87. Gerson (1363-1429).—With the gentle Gerson, the supposed author of the Imitation, it seems that the dreary dialectics disappear to let the heart speak and make way for feeling. The Chancellor of the University of Paris is distinguished from the men of his time by his love for the people. He wrote in the common tongue little elementary treatises for the use and within the comprehension of the plain people. His Latin work, entitled De parvulis ad Christum trahendis (“Little children whom we must lead to Christ”), gives evidence of a large spirit of sweetness and goodness. It abounds in subtile and delicate observations. For example, Gerson demands of teachers patience and tenderness: “Little children,” he says, “are more easily managed by caresses than by fear.” For these frail creatures he dreads the contagion of example. “No living being is more in danger than the child of allowing himself to be corrupted by another child.” In his eyes, the little child is a delicate plant that must be carefully protected against every evil influence, and, in particular, against pernicious literature, such as the Roman de la Rose. Gerson condemns corporal punishment, and requires that teachers shall have for their pupils the affection of a father:—

“Above all else, let the teacher make an effort to be a father to his pupils. Let him never be angry with them. Let him always be simple in his instruction, and relate to his pupils that which is wholesome and agreeable.” Tender-hearted and exalted spirit, Gerson is a precursor of Fenelon.[70]

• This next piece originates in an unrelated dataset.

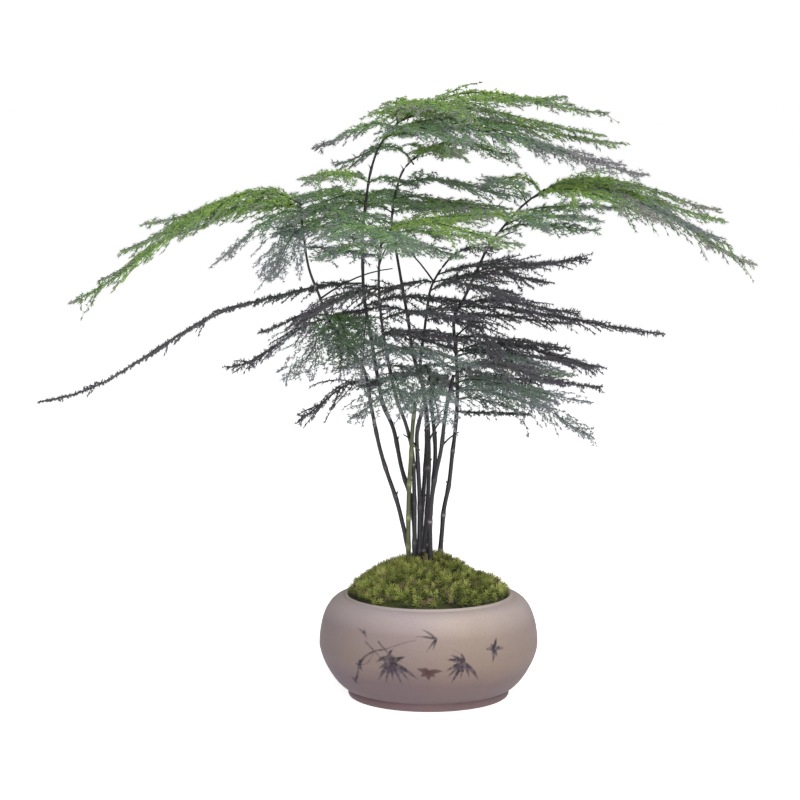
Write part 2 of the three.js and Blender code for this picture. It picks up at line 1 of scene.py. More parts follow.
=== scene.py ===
# %% [markdown]
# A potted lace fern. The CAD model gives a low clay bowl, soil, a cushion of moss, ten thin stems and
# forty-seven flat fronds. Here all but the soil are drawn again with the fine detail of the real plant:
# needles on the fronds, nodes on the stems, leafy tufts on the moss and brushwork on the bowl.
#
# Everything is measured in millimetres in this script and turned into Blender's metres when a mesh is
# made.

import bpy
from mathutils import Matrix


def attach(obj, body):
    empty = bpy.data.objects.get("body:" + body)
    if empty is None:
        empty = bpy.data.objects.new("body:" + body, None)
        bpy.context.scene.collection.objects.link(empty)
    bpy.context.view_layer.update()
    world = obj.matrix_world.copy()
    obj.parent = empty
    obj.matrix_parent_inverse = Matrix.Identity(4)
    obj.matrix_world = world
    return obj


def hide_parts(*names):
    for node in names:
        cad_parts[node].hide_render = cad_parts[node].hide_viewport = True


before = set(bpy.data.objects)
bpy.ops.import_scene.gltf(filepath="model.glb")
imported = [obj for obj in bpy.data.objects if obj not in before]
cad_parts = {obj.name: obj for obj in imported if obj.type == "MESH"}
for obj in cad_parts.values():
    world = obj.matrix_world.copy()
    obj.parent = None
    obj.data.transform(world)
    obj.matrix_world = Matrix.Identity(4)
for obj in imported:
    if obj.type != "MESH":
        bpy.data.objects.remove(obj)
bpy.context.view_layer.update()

# %% [markdown]
# No two branches of a plant are alike, yet the script has to grow the same plant on every run. So each
# chance decision is drawn from one random generator with a fixed seed, always in the same order.

# %% Libraries and the random generator
import math

import bpy
import numpy as np
from mathutils import Vector

TURN = 6.28  # a full turn in radians, near enough for a random one
random = np.random.default_rng(7)
print("Nodes in the frame:", len(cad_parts))

# %% [markdown]
# Every piece of this plant is a mesh of many small parts that look alike, such as tubes and needles. The
# quickest way to make them is to work out all the corners as one table of numbers and to hand the table
# to Blender at once. Each corner also gets a "tone" between 0 and 1, which the materials read to choose a
# shade.

# %% From tables of numbers to a mesh
MM_IN_A_METRE = 1000


class Parts:
    """Collects points, triangles, tones and the number of the material for one piece."""

    def __init__(self):
        self.points, self.triangles, self.tones, self.kinds, self.count = [], [], [], [], 0

    def add(self, points, triangles, tones, kind=0):
        self.points.append(points.reshape(-1, 3))
        self.triangles.append(triangles.reshape(-1, 3) + self.count)
        self.tones.append(np.broadcast_to(tones, points.shape[:-1]).reshape(-1))
        self.kinds.append(np.full(self.triangles[-1].shape[0], kind))
        self.count += self.points[-1].shape[0]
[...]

88. Vittorino da Feltre (1379-1446).—It is a pleasure to place beside Gerson one of his Italian contemporaries, the celebrated Vittorino da Feltre, a professor in the University of Padua. It was as preceptor to the sons of the Prince of Gonzagas, and as founder of an educational establishment at Venice, that Vittorino found occasion to show his aptitude for educational work. With him, education again became what it was in Greece,—the harmonious development of mind and body. Gymnastic exercises, such as swimming, riding, fencing, restored to honor; attention to the exterior qualities of fine bearing; an interesting and agreeable method of instruction; a constant effort to discover the character and aptitudes of children; a conscientious preparation for each lesson; assiduous watchfulness over the work of pupils; such are the principal features of the pedagogy of Vittorino da Feltre, a system of teaching evidently in advance of his time, and one which deserves a longer study.